Section 390(7) of the Criminal Code Law of Lagos provides thus:
If the offender is a director or officer of a corporation or company, and the thing stolen is the property of the corporation or company, he is liable to imprisonment for seven years. Section 516 of the Criminal Code Law of Lagos 
also provides seven years imprisonment for conspiracy in these circumstances.
In the circumstances, I find no basis in disturbing the exercise of the discretion by the learned trial Judge.

This issue is also resolved in favour of the Respondent.
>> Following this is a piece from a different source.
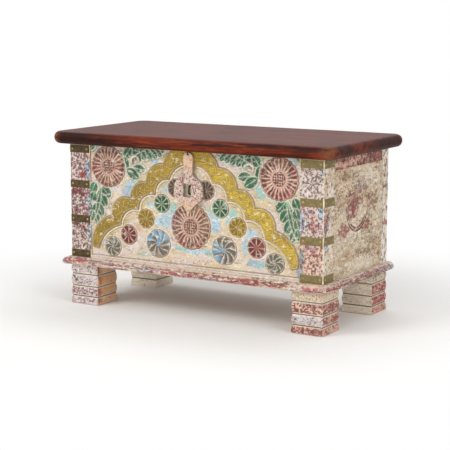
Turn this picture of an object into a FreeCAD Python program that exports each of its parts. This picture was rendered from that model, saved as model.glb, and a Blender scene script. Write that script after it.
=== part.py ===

The appeal is without merit and same is dismissed. The conviction and sentence of the Appellant is affirmed.

TIJJANI ABUBAKAR, J.C.A.: I read the leading Judgment prepared and rendered by my learned brother Jamilu Yammama Tukur, JCA; I am in agreement with the reasoning and conclusion, I adopt the Judgment as my own, I have nothing extra to add.

ABIMBOLA OSARUGUE OBASEKI-ADEJUMO J.C.A.: I had the privilege of reading in draft the judgment just delivered by my learned brother JAMILU YAMMAMA TUKUR, JCA. I agree entirely with his reasoning and conclusion that the appeal is devoid of merit. I also dismiss the appeal and abide with the consequential orders made in the lead judgment.